François Taïani, Mario Paludetto, and Thierry Cros

Avoiding State Explosion: A Brief Introduction To Binary Branching Diagrams And Petri Net Unfoldings

Toulouse (F), September, Rapport LAAS number No00377 Contrat de Recherche LAAS-Twam Informatique N° 413/99, 2000 (14p.)

Abstract
The use of formal verification methods has been studied for several decades now as a promising mean to improve software quality, particularly in the context of concurrent systems. Among them, approaches based on finite state-machine representations certainly belong to the most popular. Unfortunately, the state machine representation of a concurrent system grows exponentially in size with the number of its concurrent components. In this technical report we give an overview of two of the most important techniques proposed to fight against this combinatorial state proliferation, commonly known as the state space explosion.

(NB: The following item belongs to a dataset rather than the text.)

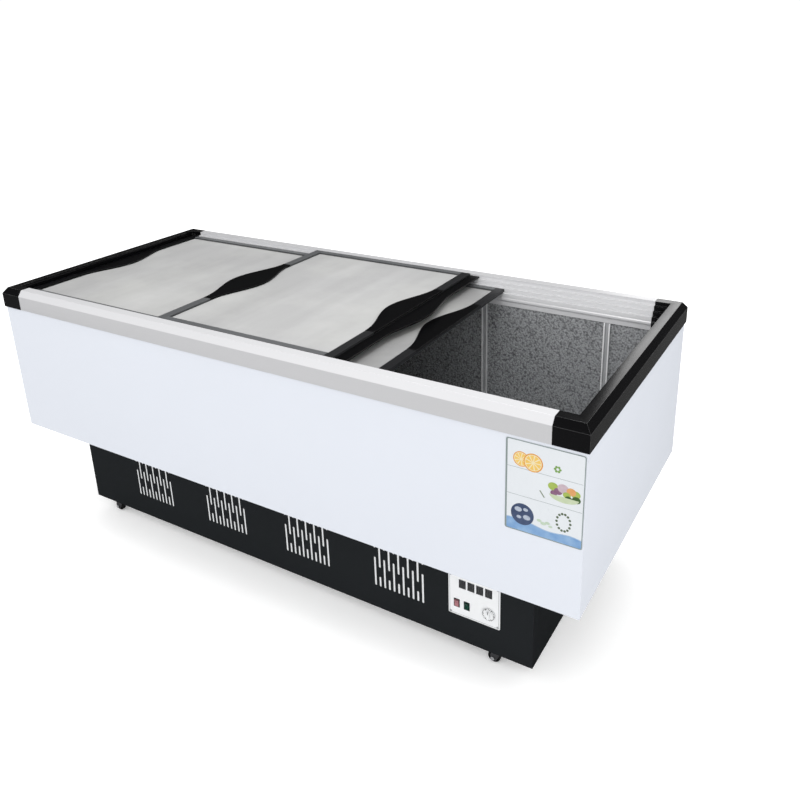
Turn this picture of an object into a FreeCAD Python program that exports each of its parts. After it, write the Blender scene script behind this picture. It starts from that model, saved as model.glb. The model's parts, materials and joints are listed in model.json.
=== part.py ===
import FreeCAD, Part
import math
import os
import re
import Sketcher

# Island chest freezer with three sliding glass lids, 2.0 m long, on a black plinth with four casters.
# Millimetres. Origin on the floor under the middle of the cabinet; +X to the right as seen from the
# front, +Y to the back, +Z up. Every size below is a cell of the Dims sheet and drives the solids.

SIZES = {
    # overall
    "length_all": 2000, "width_all": 860, "height_all": 850,
    # top frame: two aluminium rails along the front and back, a plastic cap on each end
    "cap_length": 85, "cap_bar": 40, "cap_wall": 3, "rail_wall": 2.5, "crown_inset": 14,
    "ridge_z": 832, "frame_bottom_z": 786, "skirt_z": 768, "bead_z": 790, "bead_half": 6, "bead_depth": 3,
    "ledge_z": 800,
    # lids: three track levels, each lower and narrower than the one above
    "lid_reach": 385, "lid_step": 10, "lid_gap": 2, "level_pitch": 14, "lid_thickness": 12,
    "lid_end_strip": 28, "lid_side_strip": 20, "glass_thickness": 4, "glass_drop": 5, "glass_groove": 6,
    "glider_length": 60, "glider_width": 8, "glider_height": 1.2, "glider_clearance": 0.3,
    "left_lid_low": -945, "left_lid_high": -235, "middle_lid_low": -325, "middle_lid_high": 307,
    "right_lid_low": -270, "right_lid_high": 440,
    "handle_half": 195, "handle_bulge": 47, "handle_lip": 8, "handle_overlap": 0.6,
    "grip_reach": 34, "grip_bulge": 28, "grip_drop": 6, "grip_depth": 5,
    # cabinet
    "panel_inset": 4, "sheet": 1, "cabinet_bottom_z": 350, "flange": 12,
    "liner_length": 1870, "liner_width": 719, "liner_floor_z": 420,
    "guide_near": 375, "guide_far": 785, "guide_width": 20, "guide_depth": 6, "guide_wall": 1.5,
    "coil_radius": 4, "coil_gap": 5, "coil_bend": 20, "coil_low_z": 450, "coil_pitch": 60,
    "plate_low_x": 807, "plate_high_x": 993, "plate_low_z": 541, "plate_high_z": 777,
    "plate_thickness": 0.8, "plate_corner": 5,
    # plinth
    "plinth_length": 1690, "plinth_width": 644, "plinth_sheet": 1.2, "skirt_bottom_z": 47,
    "tray_z": 70, "tray_sheet": 2,
    "grille_first_x": -529, "grille_pitch": 323, "slot_pitch": 15.6, "slot_width": 6.5,
    "slot_low_z": 124, "slot_high_z": 286, "slot_short": 34, "slot_long": 97,
    "pad_length": 178, "pad_thickness": 6,
    # control panel
    "control_low_x": 600, "control_high_x": 752, "control_low_z": 133, "control_high_z": 265,
    "control_thickness": 2, "control_margin": 12, "control_corner": 4,
    "vent_first_x": 641.5, "vent_pitch": 25.7, "vent_width": 21, "vent_low_z": 223, "vent_high_z": 251,
    "switch_z": 172, "power_switch_x": 625, "light_switch_x": 655, "switch_pivot_y": -323,
    "rocker_half_width": 6, "rocker_half_height": 9.5, "rocker_front": 5, "rocker_dish": 2,
    "rocker_back": 5, "rocker_pin": 1.5, "pin_clearance": 0.05, "rocker_tilt": 8,
    "pin_reach": 1, "pin_play": 0.2,
    "housing_half_width": 8.5, "housing_half_height": 13, "housing_wall": 2, "housing_depth": 24,
    "dial_x": 720, "dial_z": 173, "dial_skirt": 19, "dial_knob": 12.5, "dial_skirt_depth": 3,
    "dial_grip_half": 4, "dial_grip_depth": 4, "dial_grip_round": 3, "dial_shaft_length": 20,
    "dial_depth": 4.5, "dial_shaft": 3, "dial_gap": 0.5, "thermostat_half": 19, "thermostat_depth": 32,
    "screw_head": 4, "screw_head_depth": 1.6, "screw_shank": 1.6, "screw_length": 6, "screw_inset": 6,
    # refrigeration
    "compressor_x": 300, "compressor_y": 40, "compressor_radius": 85, "compressor_height": 190,
    "compressor_round": 40, "foot_radius": 12, "foot_height": 18, "foot_x": 95, "foot_y": 65,
    "base_plate": 4, "plate_margin": 20,
    "fan_x": -200, "fan_z": 208, "fan_radius": 106, "fan_hub": 22, "fan_hub_depth": 24,
    "fan_hub_y": -206, "fan_shaft": 4, "fan_shaft_length": 30, "motor_bore_depth": 26, "blade_root": 4,
    "blade_chord": 62, "blade_sheet": 1.5, "blade_pitch": 24,
    "ring_radius": 114, "bracket_half": 128, "bracket_y": -218, "bracket_sheet": 2, "motor_radius": 36,
    "motor_front_y": -174, "motor_depth": 66, "strap_half": 14,
    "condenser_y": -262, "condenser_half_depth": 28, "fin_first_x": -380, "fin_pitch": 12,
    "fin_rail": 2, "fin_rail_depth": 6, "tube_end": 24, "tube_far_end": 12, "tube_bend_gap": 0.5,
    "fin_sheet": 0.8, "fin_low_z": 84, "fin_high_z": 336, "pass_low_z": 100, "pass_pitch": 31,
    "drier_radius": 11, "drier_length": 110, "drier_y": -120, "drier_z": 82, "drier_x": 60,
    "drier_round": 5, "pipe_radius": 3.2, "pipe_bend": 18, "discharge_z": 180, "discharge_reach": 50,
    "discharge_back": 60, "header_reach": 40, "suction_bend": 25, "suction_z": 190, "suction_reach": 55,
    "gland_x": -700, "gland_z": 110, "gland_nut": 13, "gland_bore": 4, "gland_depth": 14,
    # casters
    "caster_x": 743, "caster_y": 297, "trail": 17, "wheel_radius": 18, "wheel_width": 15,
    "leg_toe": 10, "leg_heel": 14, "leg_tip": 8, "axle_head": 6, "wheel_round": 3,
    "axle_radius": 4, "running_gap": 0.05, "fork_gap": 1.5, "fork_sheet": 3,
    "crown_low_z": 54, "crown_radius": 16, "race_low_z": 58, "race_radius": 16, "kingpin": 5,
    "kingpin_top_z": 66, "caster_plate_x": 30, "caster_plate_y": 23, "caster_plate": 3,
}
GRILLES = 4
COLUMNS = 11
FINS = 30
PASSES = 8
COIL_LAPS = 5
BLADES = 5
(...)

The first one, based on Binary Decision Diagrams [BCM90], is a representative of symbolic approaches. These techniques use compact representations of state regions and transition relationships to reduce the memory requirement of verification algorithms. We first introduce general BDDs in an informal way using a small example. Then we show how those BDDs can be used to code a small state transition system.

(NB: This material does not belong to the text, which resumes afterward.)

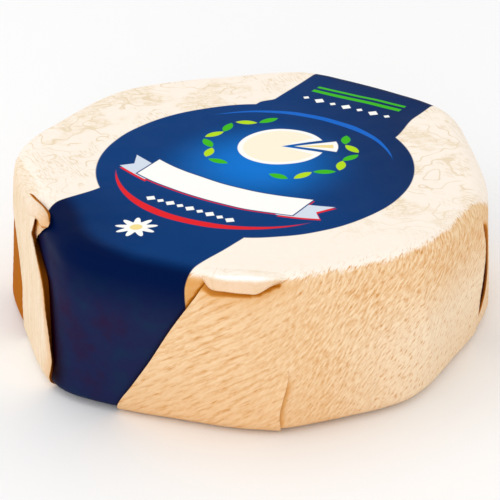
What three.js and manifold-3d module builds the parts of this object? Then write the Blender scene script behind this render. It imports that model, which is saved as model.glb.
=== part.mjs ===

The second state reduction technique we present is based on partial unfolding of Petri Nets [McMill95]. It belongs to the partial order reduction methods. Such approaches are based on the idea that in most cases the total interleaving of concurrent actions is not needed to check a given property on a system. In such cases, a total interleaving distinguishes between action sequences and their intermediary state counterparts that are equivalent from the point of view of the checked property. In this report we use a small concurrent system expressed with two state machines to show how the partial unfolding technique can be applied to it. We also introduce the informal concept of 'unambiguous past / divergent future' to sum up the 'self conflict freedom' and 'forward conflict freedom' rules introduced in [McMill95].